A quelques mètres de l’immeuble dont Moustapha a la charge, des ouvriers syriens travaillent sur un chantier depuis plusieurs mois. De loin, on ne voit qu’une dizaine d'hommes s'activer : certains transportent des matériaux, d’autres travaillent à l’intérieur du bâtiment en cours de construction. De plus près, l'on réalise que des femmes et des enfants syriens se sont installés dans le bâtiment. Il s'agit des proches des ouvriers syriens.

 

"Ils sont venus de Beyrouth hier, ils vont rester là pendant quelques jours, le temps de trouver un autre abri, loin de la capitale", raconte un des ouvriers qui ne souhaite pas donner son nom. "Ici, on est loin des problèmes, c’est calme et les gens sont accueillants", poursuit le jeune homme, âgé d'une vingtaine d'années.

 

Sami, marchand de légumes à Jal el-Dib, au nord de Beyrouth, partage les inquiétudes de ses compatriotes. "Je ne me suis pas rendu ce matin à l’aube au marché des légumes proche de la cité sportive de Beyrouth, je ne voulais pas prendre le risque", raconte ce ressortissant syrien d'une voix empreinte d'une certaine tristesse. "Tous mes clients, sans exception, m’ont proposé un abri, les habitants de cette région sont très accueillants", assure-t-il en souriant un peu.

 

"J’habite et je travaille au Liban depuis seize ans.
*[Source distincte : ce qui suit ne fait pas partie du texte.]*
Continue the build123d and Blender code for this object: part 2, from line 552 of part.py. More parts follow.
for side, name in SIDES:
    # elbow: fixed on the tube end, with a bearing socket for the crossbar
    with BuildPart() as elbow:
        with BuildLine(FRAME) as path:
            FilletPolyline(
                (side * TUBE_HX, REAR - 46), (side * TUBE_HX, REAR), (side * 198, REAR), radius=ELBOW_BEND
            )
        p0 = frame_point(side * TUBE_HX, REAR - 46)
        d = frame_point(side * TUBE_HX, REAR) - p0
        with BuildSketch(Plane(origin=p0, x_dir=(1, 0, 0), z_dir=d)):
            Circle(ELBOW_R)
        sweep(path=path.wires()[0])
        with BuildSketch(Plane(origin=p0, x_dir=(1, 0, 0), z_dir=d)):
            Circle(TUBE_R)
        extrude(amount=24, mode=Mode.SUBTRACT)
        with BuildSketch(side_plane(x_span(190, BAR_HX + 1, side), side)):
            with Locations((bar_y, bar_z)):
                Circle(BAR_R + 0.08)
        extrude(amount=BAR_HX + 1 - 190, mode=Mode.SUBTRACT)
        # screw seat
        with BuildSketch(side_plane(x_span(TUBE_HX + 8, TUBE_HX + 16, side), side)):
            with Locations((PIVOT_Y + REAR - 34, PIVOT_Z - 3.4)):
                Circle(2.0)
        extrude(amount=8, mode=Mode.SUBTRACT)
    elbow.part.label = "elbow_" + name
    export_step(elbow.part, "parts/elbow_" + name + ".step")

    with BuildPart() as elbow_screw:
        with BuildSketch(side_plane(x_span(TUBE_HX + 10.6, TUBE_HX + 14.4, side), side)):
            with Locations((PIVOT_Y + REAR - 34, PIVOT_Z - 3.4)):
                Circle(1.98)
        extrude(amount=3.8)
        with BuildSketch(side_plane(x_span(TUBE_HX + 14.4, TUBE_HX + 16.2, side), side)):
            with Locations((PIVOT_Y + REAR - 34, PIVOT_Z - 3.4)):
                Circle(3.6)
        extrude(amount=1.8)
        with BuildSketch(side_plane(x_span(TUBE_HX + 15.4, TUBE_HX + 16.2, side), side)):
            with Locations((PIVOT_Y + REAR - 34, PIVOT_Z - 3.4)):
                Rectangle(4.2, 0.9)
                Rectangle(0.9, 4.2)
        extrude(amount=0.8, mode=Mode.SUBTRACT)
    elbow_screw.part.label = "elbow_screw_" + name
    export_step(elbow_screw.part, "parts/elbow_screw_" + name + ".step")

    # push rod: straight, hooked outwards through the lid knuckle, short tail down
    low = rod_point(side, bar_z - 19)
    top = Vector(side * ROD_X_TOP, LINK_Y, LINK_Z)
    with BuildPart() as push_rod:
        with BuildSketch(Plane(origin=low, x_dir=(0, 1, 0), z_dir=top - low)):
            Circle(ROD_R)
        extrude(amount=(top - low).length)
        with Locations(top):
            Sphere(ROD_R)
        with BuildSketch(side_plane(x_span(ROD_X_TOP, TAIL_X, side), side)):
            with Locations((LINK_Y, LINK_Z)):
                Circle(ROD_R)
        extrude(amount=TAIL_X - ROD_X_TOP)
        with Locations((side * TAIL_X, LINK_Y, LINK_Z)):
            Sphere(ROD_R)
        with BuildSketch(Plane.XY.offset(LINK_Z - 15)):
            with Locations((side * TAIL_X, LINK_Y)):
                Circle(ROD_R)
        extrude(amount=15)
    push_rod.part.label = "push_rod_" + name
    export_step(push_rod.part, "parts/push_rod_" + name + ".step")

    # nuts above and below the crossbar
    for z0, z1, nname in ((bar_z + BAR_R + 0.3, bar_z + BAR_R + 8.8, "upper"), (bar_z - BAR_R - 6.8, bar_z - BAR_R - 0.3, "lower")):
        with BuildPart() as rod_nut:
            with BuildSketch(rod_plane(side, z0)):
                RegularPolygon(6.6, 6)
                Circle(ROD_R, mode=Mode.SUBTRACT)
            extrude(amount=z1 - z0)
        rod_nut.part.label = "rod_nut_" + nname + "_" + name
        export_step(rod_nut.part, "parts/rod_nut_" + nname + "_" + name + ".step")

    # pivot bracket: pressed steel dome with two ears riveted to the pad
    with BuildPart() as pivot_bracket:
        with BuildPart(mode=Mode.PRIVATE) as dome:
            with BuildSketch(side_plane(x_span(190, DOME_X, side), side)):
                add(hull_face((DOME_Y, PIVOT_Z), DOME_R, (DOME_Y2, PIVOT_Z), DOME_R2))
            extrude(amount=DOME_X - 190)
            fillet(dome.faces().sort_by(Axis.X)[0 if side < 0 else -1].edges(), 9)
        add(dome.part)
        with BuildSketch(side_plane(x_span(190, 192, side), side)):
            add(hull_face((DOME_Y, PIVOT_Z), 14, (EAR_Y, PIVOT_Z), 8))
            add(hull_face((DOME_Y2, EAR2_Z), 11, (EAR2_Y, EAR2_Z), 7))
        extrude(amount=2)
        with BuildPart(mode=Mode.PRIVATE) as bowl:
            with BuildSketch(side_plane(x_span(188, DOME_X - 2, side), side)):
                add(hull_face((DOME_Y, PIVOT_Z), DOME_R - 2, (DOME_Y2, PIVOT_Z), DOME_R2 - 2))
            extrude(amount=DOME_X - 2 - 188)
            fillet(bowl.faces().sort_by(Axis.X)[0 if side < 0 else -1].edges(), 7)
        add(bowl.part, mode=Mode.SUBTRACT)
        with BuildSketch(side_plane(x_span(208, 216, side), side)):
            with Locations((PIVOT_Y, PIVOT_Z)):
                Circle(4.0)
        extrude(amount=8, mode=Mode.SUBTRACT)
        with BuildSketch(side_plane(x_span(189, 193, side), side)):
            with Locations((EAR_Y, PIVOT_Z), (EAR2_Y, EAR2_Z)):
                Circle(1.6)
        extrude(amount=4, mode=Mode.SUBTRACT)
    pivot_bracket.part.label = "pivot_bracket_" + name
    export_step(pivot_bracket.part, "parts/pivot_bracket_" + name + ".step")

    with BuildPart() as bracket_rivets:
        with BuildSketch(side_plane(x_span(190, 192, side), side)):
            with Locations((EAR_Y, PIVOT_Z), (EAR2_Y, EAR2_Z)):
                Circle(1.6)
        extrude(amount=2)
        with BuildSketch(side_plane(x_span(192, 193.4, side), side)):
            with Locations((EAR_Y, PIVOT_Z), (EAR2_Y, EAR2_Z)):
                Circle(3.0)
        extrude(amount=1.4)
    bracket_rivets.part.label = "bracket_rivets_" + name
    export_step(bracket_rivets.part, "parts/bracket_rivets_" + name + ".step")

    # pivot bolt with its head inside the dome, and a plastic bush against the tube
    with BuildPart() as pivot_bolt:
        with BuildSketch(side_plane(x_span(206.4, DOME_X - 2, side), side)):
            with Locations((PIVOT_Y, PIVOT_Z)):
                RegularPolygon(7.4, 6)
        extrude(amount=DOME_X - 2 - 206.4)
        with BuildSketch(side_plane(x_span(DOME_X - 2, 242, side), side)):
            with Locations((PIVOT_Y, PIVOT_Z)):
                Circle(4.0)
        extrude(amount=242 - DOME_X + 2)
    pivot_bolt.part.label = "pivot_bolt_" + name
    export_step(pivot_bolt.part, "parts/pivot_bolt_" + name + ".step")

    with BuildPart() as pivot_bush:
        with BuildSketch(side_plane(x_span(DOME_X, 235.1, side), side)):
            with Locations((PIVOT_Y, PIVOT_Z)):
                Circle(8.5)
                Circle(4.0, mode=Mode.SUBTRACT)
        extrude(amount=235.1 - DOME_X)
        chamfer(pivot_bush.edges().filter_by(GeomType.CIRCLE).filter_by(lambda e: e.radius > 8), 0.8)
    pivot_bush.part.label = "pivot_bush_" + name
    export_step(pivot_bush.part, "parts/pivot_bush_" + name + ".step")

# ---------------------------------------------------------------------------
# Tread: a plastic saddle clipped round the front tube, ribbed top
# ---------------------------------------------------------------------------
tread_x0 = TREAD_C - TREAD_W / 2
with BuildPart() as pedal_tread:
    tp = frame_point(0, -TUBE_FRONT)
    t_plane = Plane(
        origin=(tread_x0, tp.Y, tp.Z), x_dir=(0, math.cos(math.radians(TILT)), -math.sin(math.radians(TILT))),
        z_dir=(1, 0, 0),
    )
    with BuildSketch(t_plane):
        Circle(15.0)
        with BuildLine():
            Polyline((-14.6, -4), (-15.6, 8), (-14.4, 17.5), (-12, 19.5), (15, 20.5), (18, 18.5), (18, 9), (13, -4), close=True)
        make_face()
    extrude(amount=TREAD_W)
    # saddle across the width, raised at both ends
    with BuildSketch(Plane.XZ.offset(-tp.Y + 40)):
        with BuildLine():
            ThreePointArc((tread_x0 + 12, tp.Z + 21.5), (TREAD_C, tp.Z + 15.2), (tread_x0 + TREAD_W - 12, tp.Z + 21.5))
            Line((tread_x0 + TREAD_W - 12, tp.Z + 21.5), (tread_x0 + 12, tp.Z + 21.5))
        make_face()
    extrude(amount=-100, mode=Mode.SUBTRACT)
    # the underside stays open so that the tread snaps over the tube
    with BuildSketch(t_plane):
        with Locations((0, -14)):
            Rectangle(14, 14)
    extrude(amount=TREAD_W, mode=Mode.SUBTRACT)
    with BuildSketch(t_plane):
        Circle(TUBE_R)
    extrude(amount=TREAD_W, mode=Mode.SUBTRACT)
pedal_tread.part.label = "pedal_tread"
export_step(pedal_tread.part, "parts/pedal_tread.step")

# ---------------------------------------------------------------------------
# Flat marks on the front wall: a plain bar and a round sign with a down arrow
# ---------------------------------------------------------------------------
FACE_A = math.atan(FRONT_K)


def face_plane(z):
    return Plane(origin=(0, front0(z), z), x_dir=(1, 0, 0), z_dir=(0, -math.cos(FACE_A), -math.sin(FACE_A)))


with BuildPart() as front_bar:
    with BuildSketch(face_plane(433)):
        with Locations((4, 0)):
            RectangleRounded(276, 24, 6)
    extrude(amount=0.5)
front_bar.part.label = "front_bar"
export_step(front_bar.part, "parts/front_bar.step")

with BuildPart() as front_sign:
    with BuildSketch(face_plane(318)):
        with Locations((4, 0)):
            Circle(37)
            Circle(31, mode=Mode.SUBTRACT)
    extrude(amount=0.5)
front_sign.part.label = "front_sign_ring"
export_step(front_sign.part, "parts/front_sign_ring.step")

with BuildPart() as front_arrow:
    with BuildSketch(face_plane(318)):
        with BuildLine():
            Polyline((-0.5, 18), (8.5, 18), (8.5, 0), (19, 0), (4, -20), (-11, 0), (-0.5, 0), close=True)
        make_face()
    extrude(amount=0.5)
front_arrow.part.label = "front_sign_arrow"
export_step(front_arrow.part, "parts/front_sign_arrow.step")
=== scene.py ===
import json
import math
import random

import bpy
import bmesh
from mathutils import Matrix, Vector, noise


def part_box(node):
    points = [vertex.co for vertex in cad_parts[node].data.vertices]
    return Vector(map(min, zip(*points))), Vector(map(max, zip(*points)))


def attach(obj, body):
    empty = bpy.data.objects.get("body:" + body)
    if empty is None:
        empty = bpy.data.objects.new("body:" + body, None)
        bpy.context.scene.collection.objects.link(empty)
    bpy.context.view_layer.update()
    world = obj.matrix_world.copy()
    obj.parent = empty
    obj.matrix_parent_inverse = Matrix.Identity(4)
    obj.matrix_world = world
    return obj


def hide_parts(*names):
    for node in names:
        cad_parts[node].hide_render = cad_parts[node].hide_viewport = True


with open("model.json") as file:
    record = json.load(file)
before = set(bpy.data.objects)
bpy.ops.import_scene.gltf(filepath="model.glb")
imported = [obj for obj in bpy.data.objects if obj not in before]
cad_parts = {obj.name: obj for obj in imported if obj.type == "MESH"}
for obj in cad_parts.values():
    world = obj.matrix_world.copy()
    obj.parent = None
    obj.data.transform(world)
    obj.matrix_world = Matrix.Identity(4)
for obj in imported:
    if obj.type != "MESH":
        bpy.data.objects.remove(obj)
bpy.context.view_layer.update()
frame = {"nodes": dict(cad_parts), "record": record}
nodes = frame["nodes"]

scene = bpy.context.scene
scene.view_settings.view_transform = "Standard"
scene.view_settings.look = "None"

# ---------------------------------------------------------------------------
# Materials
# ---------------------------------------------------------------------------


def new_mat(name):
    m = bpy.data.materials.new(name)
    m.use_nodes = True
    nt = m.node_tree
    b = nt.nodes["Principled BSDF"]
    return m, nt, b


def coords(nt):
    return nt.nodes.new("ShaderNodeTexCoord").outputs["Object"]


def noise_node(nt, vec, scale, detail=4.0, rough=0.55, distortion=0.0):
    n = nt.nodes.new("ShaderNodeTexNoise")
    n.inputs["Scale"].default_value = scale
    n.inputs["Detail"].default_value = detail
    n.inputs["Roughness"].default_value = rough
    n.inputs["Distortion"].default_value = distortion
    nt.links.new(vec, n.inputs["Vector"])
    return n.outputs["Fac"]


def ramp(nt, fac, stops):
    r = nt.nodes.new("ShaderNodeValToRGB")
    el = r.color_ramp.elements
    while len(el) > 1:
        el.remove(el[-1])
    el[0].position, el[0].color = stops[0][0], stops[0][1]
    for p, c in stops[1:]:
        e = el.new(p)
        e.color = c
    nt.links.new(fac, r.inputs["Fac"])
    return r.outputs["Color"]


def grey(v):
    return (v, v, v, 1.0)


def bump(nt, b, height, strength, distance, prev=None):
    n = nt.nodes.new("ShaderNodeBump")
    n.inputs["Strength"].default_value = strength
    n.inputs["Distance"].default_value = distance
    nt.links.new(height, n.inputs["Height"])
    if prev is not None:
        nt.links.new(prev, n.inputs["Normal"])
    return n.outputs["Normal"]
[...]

Malheureusement, je sais que si je me trouvais actuellement dans la banlieue sud de Beyrouth (région à majorité chiite), les habitants n’auraient pas été aussi accueillants avec moi", poursuit-il.

 

Avec la crise, de nombreux travailleurs syriens commencent à se replier vers des régions chrétiennes, comme le Kesrouan ou le Metn, considérées comme plus sûres par les Syriens en ces temps agités. Leurs rapts, les membres du "bras armé" du clan Mokdad les ont perpétrés dans la Bekaa, à Aley et à Beyrouth. Mercredi soir, des travailleurs syriens ont également été harcelés par les familles des pèlerins chiites libanais enlevés le 22 mai dernier en Syrie, à Choueifat, au sud de Beyrouth, des régions où sont établis des Libanais chiites. Des régions dans lesquelles le Hezbollah, connu pour sa proximité avec le régime de Assad, est bien installé.

 

"Il y a de nombreux réfugiés syriens originaires d’Alep qui se sont installés ces derniers jours à Zalka, Jal el-Dib, Antelias et autres (régions à majorité chrétienne, ndlr). Ceux qui sont aisés ont loué des appartements et des voitures, ceux qui appartiennent à une classe plus populaire se sont installés dans des chantiers ou chez des amis", explique le marchand de légumes. "Ils n’osent pas sortir de ces régions après les événements survenus ces deux derniers jours… La situation est catastrophique", regrette Sami, originaire d’Idleb, dans le nord de la Syrie.

 

Idleb, où il ne rentrera pas pour la fête du Fitr. Sa mère le lui a interdit. "Les familles sont séparées, les enfants sont loin de leurs parents. On espérait que cela allait changer au moins pour la fête, mais il semble que la situation va de mal en pis".